Great, but that’s a fake simplicity. The first downside I can mention is the risk of the writer.

We are humans

I am human, and I do mistakes. And other people too. So when you see a code like this, written by a beginner, there is a LOT of room for mistakes. And a lot of room for mistakes is worse than very little room for mistake, isn’t it?

Risk mitigation

Of course, risk of mistakes can be mitigated with automated testing, but if you want to rely on that only, you need to be sure of:

  1. Is the test for this feature already done? By who?
  2. 100% trust in the code coverage (Even 100% doesn’t guaranty that 100% of the code is actually covered, we’ll talk about that in the future),
  3. 100% branch coverage,
  4. 100% trust in the test correctness (Hard to reach, are you sure everyone who works on the test didn’t run the code, copy-paste the result as the expected output, without checking if it was correct?).

If you don’t, then you have to review the code, and spend some time/energy to make sure there is nothing wrong.

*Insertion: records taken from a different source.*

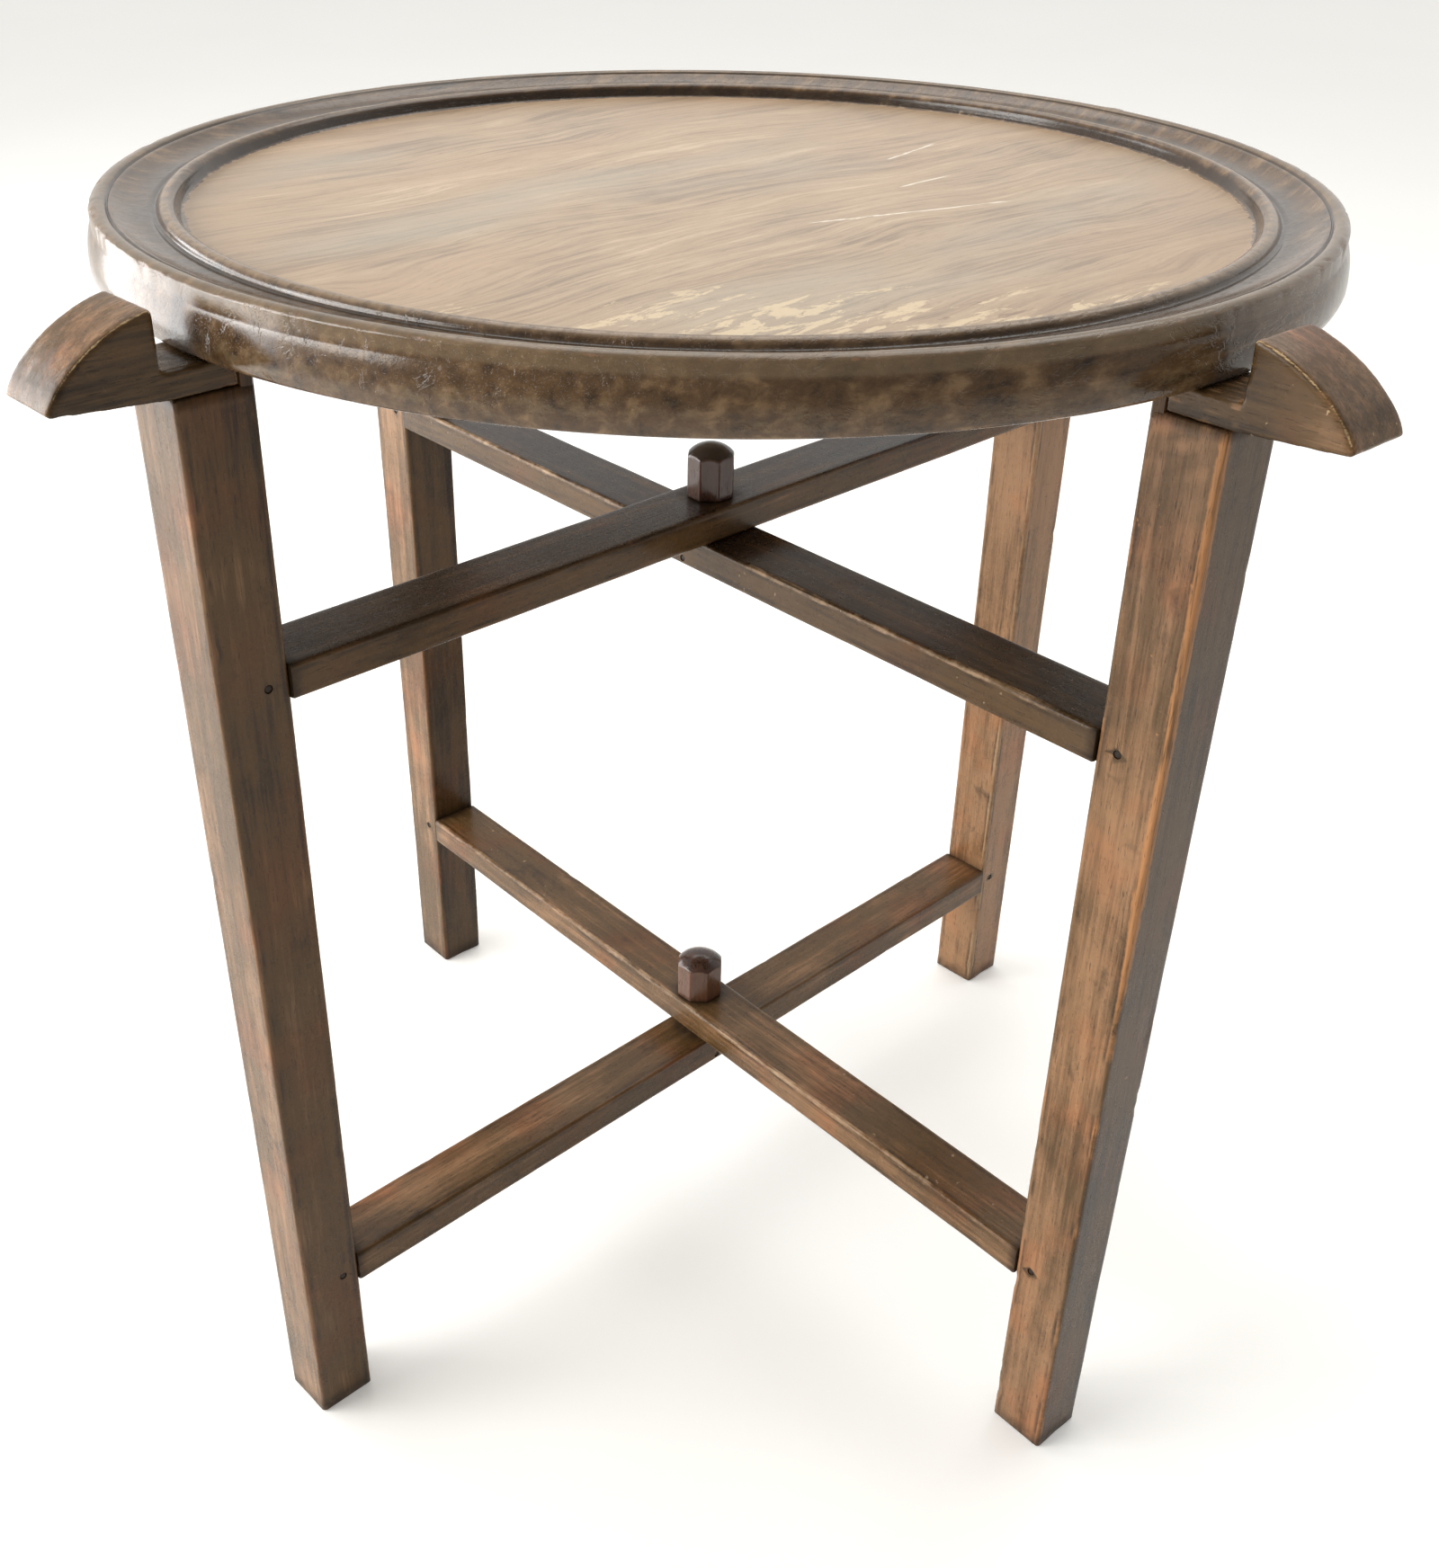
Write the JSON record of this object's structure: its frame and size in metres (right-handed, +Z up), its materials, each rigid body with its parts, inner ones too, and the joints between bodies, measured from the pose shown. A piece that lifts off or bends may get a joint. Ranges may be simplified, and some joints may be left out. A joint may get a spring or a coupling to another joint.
{
  "type": "folding side table",
  "caption": "Wooden side table: a round dished tray rests on two H-shaped leg frames that cross and fold about one upright pivot.",
  "frame": {"origin": "on the floor, on the upright axis the two leg frames turn about, under the middle of the tray", "axes": "+Z up along the pivot axis; +Y points away from the viewer and +X to the right of the front; each frame stands 46.2 degrees either side of +X"},
  "size_m": [0.528, 0.528, 0.566],
  "materials": {
    "tray_top": "old dark stain with worn wax",
    "leg_front_left": "old dark stain, rubbed at the edges",
    "bracket_front_left": "old dark stain, rubbed at the edges",
    "peg_upper_front_left": "dark end grain",
    "peg_lower_front_left": "dark end grain",
    "leg_back_right": "old dark stain, rubbed at the edges",
    "bracket_back_right": "old dark stain, rubbed at the edges",
    "peg_upper_back_right": "dark end grain",
    "peg_lower_back_right": "dark end grain",
    "upper_stretcher_a": "old dark stain, dusty",
    "lower_stretcher_a": "old dark stain, dusty",
    "lower_pivot_pin": "dark polished wood",
    "lower_pin_nail": "dark iron-like, dull",
    "leg_front_right": "old dark stain, rubbed at the edges",
    "bracket_front_right": "old dark stain, rubbed at the edges",
    "peg_upper_front_right": "dark end grain",
    "peg_lower_front_right": "dark end grain",
    "leg_back_left": "old dark stain, rubbed at the edges",
    "bracket_back_left": "old dark stain, rubbed at the edges",
    "peg_upper_back_left": "dark end grain",
    "peg_lower_back_left": "dark end grain",
    "upper_stretcher_b": "old dark stain, dusty",
    "lower_stretcher_b": "old dark stain, dusty",
    "upper_pivot_pin": "dark polished wood",
    "upper_pin_nail": "dark iron-like, dull"
  },
  "bodies": {
    "frame_a": {"leg_front_left": "leg_front_left", "bracket_front_left": "bracket_front_left", "peg_upper_front_left": "peg_upper_front_left", "peg_lower_front_left": "peg_lower_front_left", "leg_back_right": "leg_back_right", "bracket_back_right": "bracket_back_right", "peg_upper_back_right": "peg_upper_back_right", "peg_lower_back_right": "peg_lower_back_right", "upper_stretcher_a": "upper_stretcher_a", "lower_stretcher_a": "lower_stretcher_a", "lower_pivot_pin": "lower_pivot_pin", "lower_pin_nail": "lower_pin_nail"},
    "frame_b": {"leg_front_right": "leg_front_right", "bracket_front_right": "bracket_front_right", "peg_upper_front_right": "peg_upper_front_right", "peg_lower_front_right": "peg_lower_front_right", "leg_back_left": "leg_back_left", "bracket_back_left": "bracket_back_left", "peg_upper_back_left": "peg_upper_back_left", "peg_lower_back_left": "peg_lower_back_left", "upper_stretcher_b": "upper_stretcher_b", "lower_stretcher_b": "lower_stretcher_b", "upper_pivot_pin": "upper_pivot_pin", "upper_pin_nail": "upper_pin_nail"},
    "tray": {"tray_top": "tray_top"}
  },
  "joints": [
    {"name": "fold", "type": "hinge", "parent": "frame_a", "child": "frame_b", "pos_m": [0, 0, 0.2], "axis": [0, 0, 1], "range_deg": [-78.5, 83]},
    {"name": "tray_lift", "type": "slide", "parent": "frame_a", "child": "tray", "axis": [0, 0, 1], "range_m": [0, 0.15]}
  ]
}
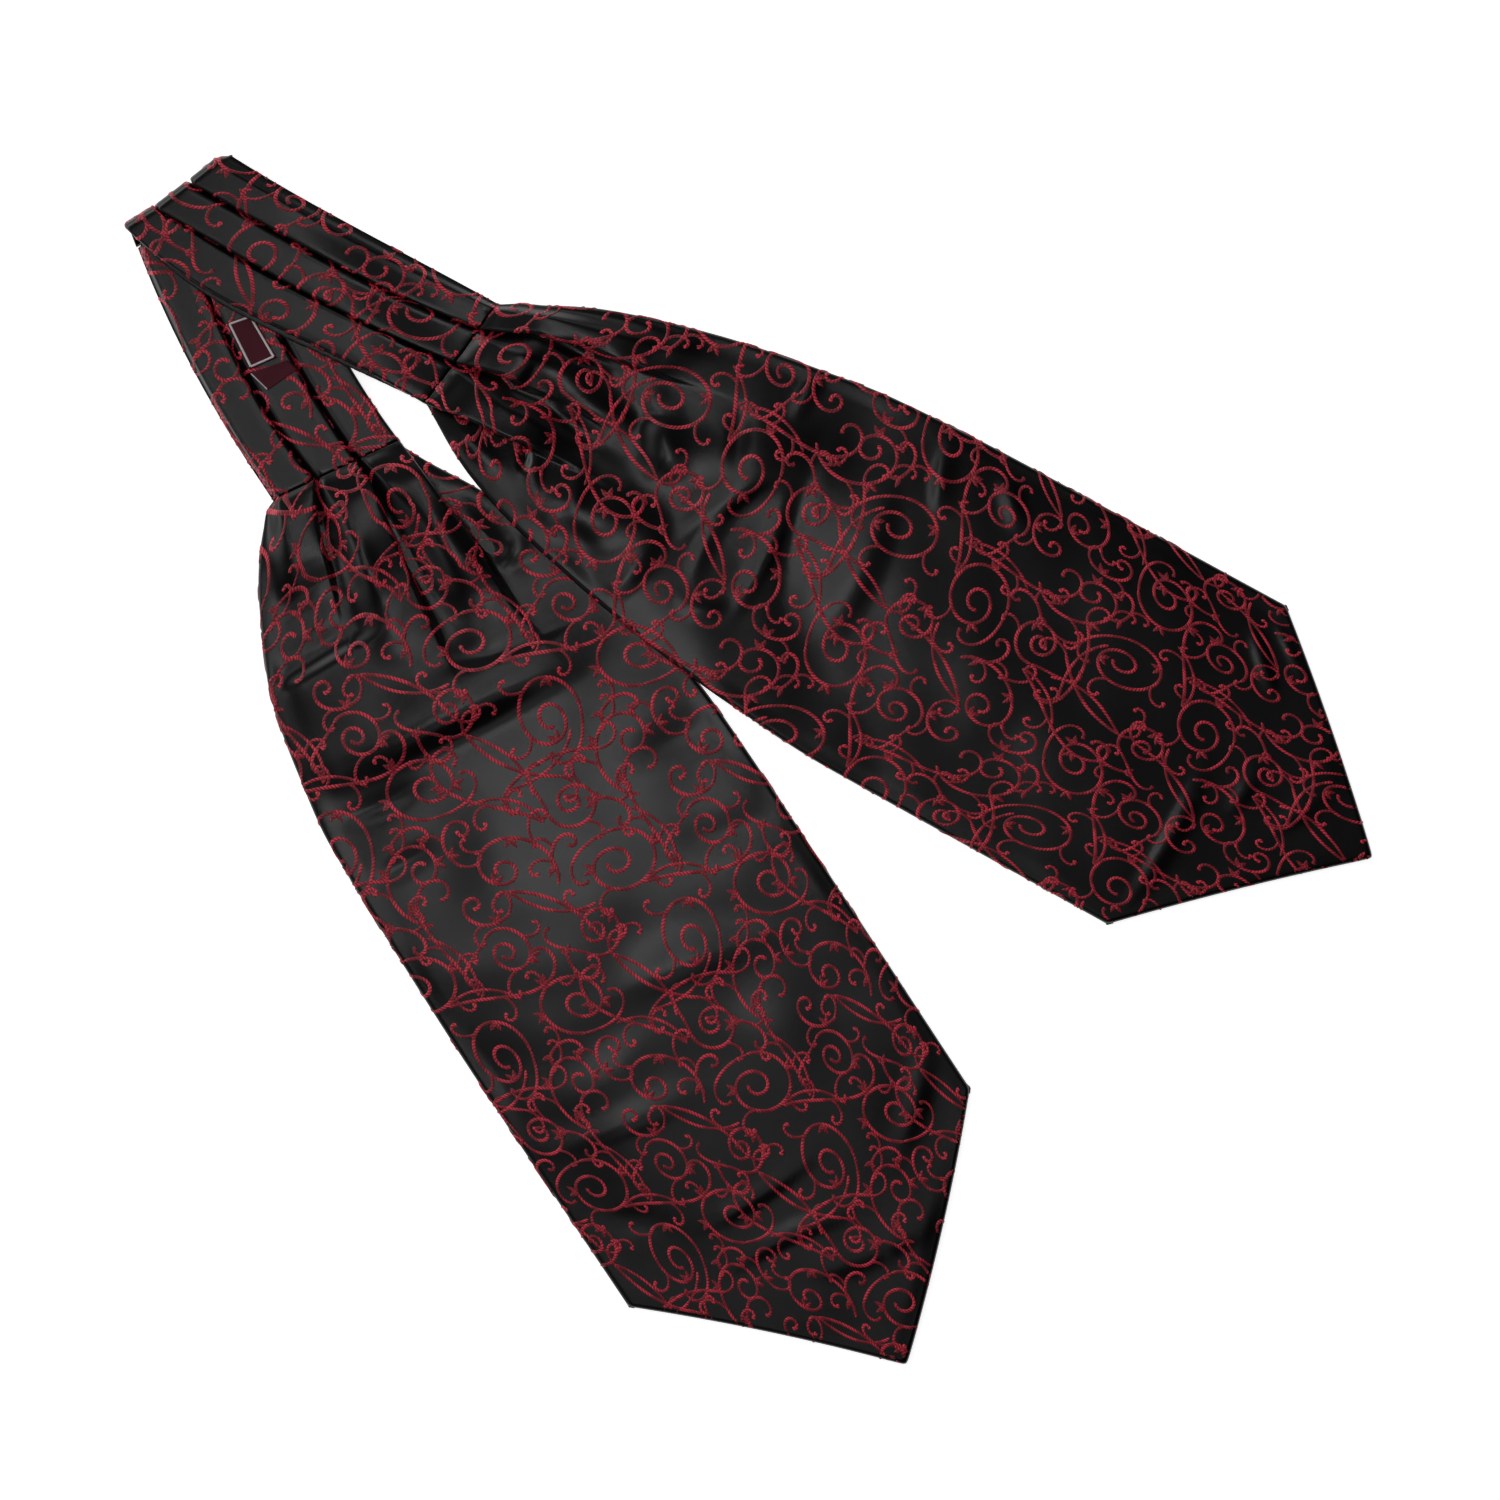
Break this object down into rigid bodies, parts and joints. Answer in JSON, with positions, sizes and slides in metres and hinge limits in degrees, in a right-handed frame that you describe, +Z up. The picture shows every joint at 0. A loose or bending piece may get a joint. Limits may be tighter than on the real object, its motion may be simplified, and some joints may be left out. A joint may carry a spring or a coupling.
{
  "type": "cravat",
  "caption": "Pointed-end cravat with a narrow neckband of pressed pleats, laid out flat and folded over once at the neckband, with a label sewn inside.",
  "frame": {"origin": "middle of the footprint, on the surface that the cravat lies on", "axes": "+Z up from that surface, +X to the right and +Y away as the cravat is laid out, with the fold of the neckband at -X and the blades' points towards +X and -Y"},
  "size_m": [0.4985, 0.4834, 0.0096],
  "materials": {
    "satin": "black satin with woven red scrollwork",
    "ribbon": "maroon woven ribbon"
  },
  "bodies": {
    "root": {"blade_upper_front": "satin", "blade_upper_back": "satin", "blade_lower_front": "satin", "blade_lower_back": "satin", "neckband_upper": "satin", "neckband_lower": "satin", "label": "ribbon", "care_tag": "ribbon"}
  },
  "joints": []
}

And when you do, I guess that you prefer a code where risk of mistakes are low and where mistakes are easy to spot.

How to make simple things even simpler?

How to make something simple even simpler? Easy: don’t do it. If you don’t do something, it can’t be complicated, right? If you don’t do something, it “cannot not” works. Yes, not doing something yourself remove the risk of failing doing that thing right.

This sound stupid to you? Then read what follow carefully.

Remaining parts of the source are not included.